Following the lead, they searched for and found the parolee and known drug user, walking down the middle of the street with a flashlight swaying from side to side with a female following. 

The Deputies parked their car and determined the two were associated. They separated the two.  Each Deputy talked to one of the couple and each was given a field sobriety test. They both passed. Apparently they were having a fight. 

No physical assault has taken place, just harsh words. The boyfriend was told to stay away for the night. They escorted the woman back to her apartment to ensure that she was safe. She suggested that she put her boyfriend’s clothes on the porch and that she text him to come and them. 

Deputy De La Rosa told her that he had warned the boyfriend to stay away from her apartment that night. If he returned he could be arrested. Texting him to get his clothes would just cause trouble. 

All settled, all peaceful, the Deputies returned to their patrol. 

They did not get far before a small gray car passed them going the other way at a high rate of speed and sporting illegal tinted windows. 

When De La Rosa made a U-turn and puts the blue and red lights on, the subject’s car made a sharp left turn.   It was parked near the corner and the passenger jumped out and started walking fast up the sidewalk. 

The passenger came back when called and the driver was ordered out.  Both were just shy of 20 and when searched the two admitted they have drugs: marijuana and heroin. 

The passenger, who wanted on a probation violation warrant, was carrying heroin. The driver had a small amount of pot in his car. He had a record for paraphernalia possession but was not on parole or probation. The driver had a suspended license. Both were from Dana Point. 

The driver was given a citation and instructed that he must not drive the car or he faces arrest. The drug evidence was tagged. 

The passenger was taken to the San Clemente substation but he didn’t go quietly. It turns out he was arrested by Deputies White and De La Rosa before, he had 14 grams of cocaine the last time. 

Now he’s offering to turn in half the city if he can avoid going to jail. He has knowledge of every drug dealer in the city and can help build as many cases as the entire Sheriff’s Department can handle. He can help seize hundreds of pounds of marijuana and enough heroin, cocaine and meth to drain the city dry.

The problem was that the subject was on formal probation and the terms of his probation preclude his being an informant. A call was made to narcotics detectives but they have the same restriction. 

There was also the factor that his offer more likely was a tall tale than a legitimate offer to help law enforcement. 

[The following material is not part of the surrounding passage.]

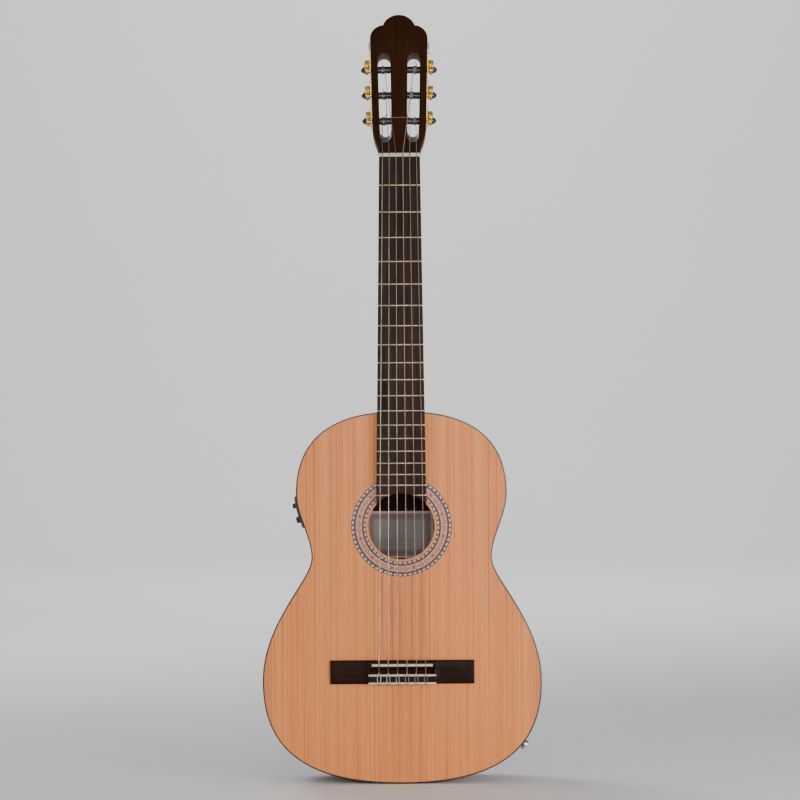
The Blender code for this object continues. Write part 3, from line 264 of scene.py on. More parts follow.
def rod(name, start, end, radius, sides=24):
    start = Vector(start)
    along = Vector(end) - start
    body = bmesh.new()
    bmesh.ops.create_cone(
        body, cap_ends=True, segments=sides, radius1=radius, radius2=radius, depth=along.length
    )
    turn = along.to_track_quat("Z", "Y").to_matrix().to_4x4()
    middle = start + along / 2
    bmesh.ops.transform(body, matrix=Matrix.Translation(middle) @ turn, verts=body.verts)
    return object_from_bmesh(name, body)


def turned(name, profile, place, steps=48, smooth_angle=40):
    """A turned shape: rings of a (radius, height) profile about local Z; radius 0 is a pole."""
    body = bmesh.new()
    rings = []
    for radius, height in profile:
        if radius < 1e-7:
            rings.append([body.verts.new(place @ Vector((0.0, 0.0, height)))])
            continue
        ring = []
        for step in range(steps):
            angle = math.tau * step / steps
            point = Vector((radius * math.cos(angle), radius * math.sin(angle), height))
            ring.append(body.verts.new(place @ point))
        rings.append(ring)
    for first, second in zip(rings, rings[1:]):
        for step in range(steps):
            following = (step + 1) % steps
            if len(first) == 1:
                body.faces.new((first[0], second[following], second[step]))
            elif len(second) == 1:
                body.faces.new((first[step], first[following], second[0]))
            else:
                body.faces.new((first[step], first[following], second[following], second[step]))
    return object_from_bmesh(name, body, smooth_angle)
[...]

Deputy White asked if the arrestee wanted to just give information as a good citizen but the arrestee had no interest in doing that. He wanted a deal. He is facing 16 months in state prison. 

Deputy De La Rosa said that one of the keys to success is recognizing faces, studying the wanted flyers and being able to immediately know when he sees a fugitive. The first arrest of the night would not have taken place had it taken an extra 15 seconds for the Deputies to realize the man at the pedestrian gate of the state park was one of their “PALS.” 

“It’s the same crooks all the time,” Deputy White said of the arrest of the heroin user for the second time. “We get a lot of information that helps us get the bad guys but we are always cruising, always keeping our eyes open.”

Captain Mark Billings, of Field Operations said, “The Special Enforcement Team is an important part of our strategy to proactively deter crime rather than to just respond to calls for service.  A small percentage of a city’s population accounts for a large percentage of the crime. The SET deputies know the criminals in the community, and the criminals are deterred from committing crimes because they know the SET deputies are vigilant as a supplement to our already great patrol forces.”

Captain Billings added that SET Deputies are experienced and know and interact well with city officials, community businesses, schools, residents, and visitors as part of our community based policing model.